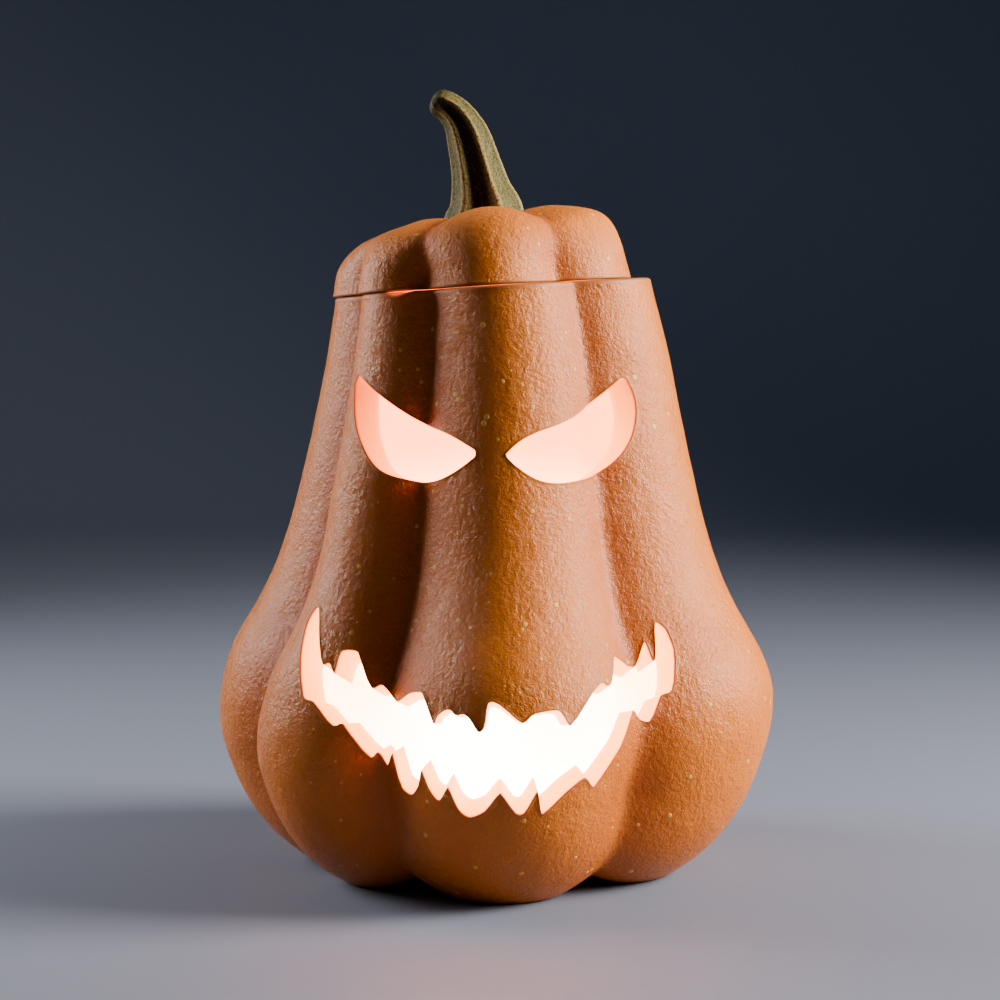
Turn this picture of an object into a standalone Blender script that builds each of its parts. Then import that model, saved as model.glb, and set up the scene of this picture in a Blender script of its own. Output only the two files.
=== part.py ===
# Carved pumpkin lantern: a hollow lobed shell with two slanted eyes and a jagged grin, the lid
# cut from its crown, and the stem that stands on the lid. +Z is up and the face looks along -Y.

import math

import bmesh
import bpy
import numpy as np
from mathutils import Matrix, Vector
from mathutils.geometry import delaunay_2d_cdt

# Sizes below are in millimetres and angles in degrees. MM turns them into metres.
# An azimuth is 0 at the front and grows towards +X. A station is a length along the section.
MM = 0.001

# Round section of the uncut pumpkin, as (radius, height) from the foot's hollow to the stem's seat
SECTION = [(0, 15), (28, 10.5), (50, 1), (64, -1.4), (79, -0.4), (93, 7), (110.5, 25), (122.5, 49), (127, 73),
           (122, 98), (109, 121), (98.5, 146), (90.5, 178), (84.5, 205), (78.5, 234), (73, 260),
           (69, 276), (64.5, 284), (59, 289.3), (50, 292.7), (40, 294.6), (31, 295.2), (27, 294),
           (23.5, 292.4), (20.5, 292), (12, 292), (0, 292)]

# The pumpkin's side, from the fullest part of the foot to the shoulder, lies between these section points
SIDE_START = 6
SIDE_END = 18
SIDE_TABLE = 400
NORMAL_PROBE = 0.5

# Each lobe starts at a groove: (azimuth of the groove, swell of the lobe's belly, swell of its crown)
LOBES = [(-124, 2, -3), (-67, 0, -0.5), (-26, 3, 3.5), (33, 1, 1), (98, 0, 0), (145, 0, -2), (190, 0, -2)]
GROOVE_DEPTH_BELLY = 17.0
GROOVE_DEPTH_CROWN = 11.0
GROOVE_DEPTH_FOOT = 8.0
GROOVE_LEFT_ON_TOP = 0.2
LOBE_ROUNDNESS = 0.75
GROOVE_SOFTNESS = 0.1
SEAT_RADIUS = 22.0
GROOVE_FADE_LENGTH = 22.0
GROOVE_FADE_POWER = 0.8
BELLY_TOP = 190.0
BELLY_FULL = 120.0
SWELL_RADIUS = 60.0
# Heights between which the groove deepens over the foot, shallows up the neck and fades on the crown
FOOT_HEIGHTS = (0.0, 45.0)
NECK_HEIGHTS = (60.0, 260.0)
CROWN_HEIGHTS = (270.0, 293.0)

# The left front groove swings outwards as it runs down over the belly
DRIFT_ANGLE = 4.0
DRIFT_AZIMUTH = -72.0
DRIFT_SPREAD = 30.0
DRIFT_HEIGHTS = (40.0, 110.0)

# Sideways place of the axis at each height, and how much higher the right side stands than the left
AXIS_SHIFT = [(0, -2.5), (57, -2), (85, 0.5), (140, 0.5), (180, 0), (230, -0.3), (295, -4)]
BODY_TILT = 0.055
BODY_TILT_HEIGHTS = (140.0, 270.0)
CROWN_TILT = 0.045
CROWN_TILT_HEIGHTS = (268.0, 292.0)

# Rind and flesh are one wall, and the hollow follows the lobes a little less than the outside does
WALL = 14.5
HOLLOW_FOLLOWS = 0.8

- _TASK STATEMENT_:
What are the exact lines from the beginning of the material through the line containing "NORMAL_PROBE = 0.5"? Write out those lines alone.

- _REPLY TO THE EXERCISE_:
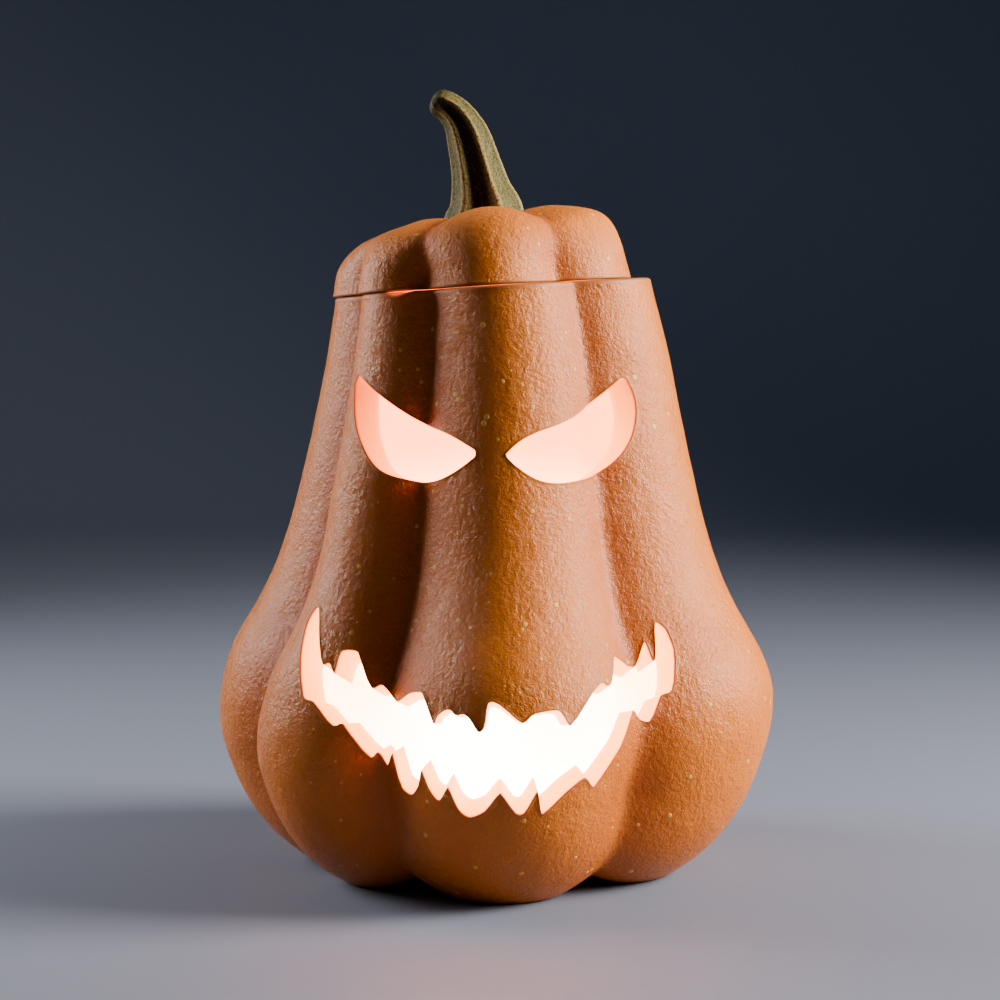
Turn this picture of an object into a standalone Blender script that builds each of its parts. Then import that model, saved as model.glb, and set up the scene of this picture in a Blender script of its own. Output only the two files.
=== part.py ===
# Carved pumpkin lantern: a hollow lobed shell with two slanted eyes and a jagged grin, the lid
# cut from its crown, and the stem that stands on the lid. +Z is up and the face looks along -Y.

import math

import bmesh
import bpy
import numpy as np
from mathutils import Matrix, Vector
from mathutils.geometry import delaunay_2d_cdt

# Sizes below are in millimetres and angles in degrees. MM turns them into metres.
# An azimuth is 0 at the front and grows towards +X. A station is a length along the section.
MM = 0.001

# Round section of the uncut pumpkin, as (radius, height) from the foot's hollow to the stem's seat
SECTION = [(0, 15), (28, 10.5), (50, 1), (64, -1.4), (79, -0.4), (93, 7), (110.5, 25), (122.5, 49), (127, 73),
           (122, 98), (109, 121), (98.5, 146), (90.5, 178), (84.5, 205), (78.5, 234), (73, 260),
           (69, 276), (64.5, 284), (59, 289.3), (50, 292.7), (40, 294.6), (31, 295.2), (27, 294),
           (23.5, 292.4), (20.5, 292), (12, 292), (0, 292)]

# The pumpkin's side, from the fullest part of the foot to the shoulder, lies between these section points
SIDE_START = 6
SIDE_END = 18
SIDE_TABLE = 400
NORMAL_PROBE = 0.5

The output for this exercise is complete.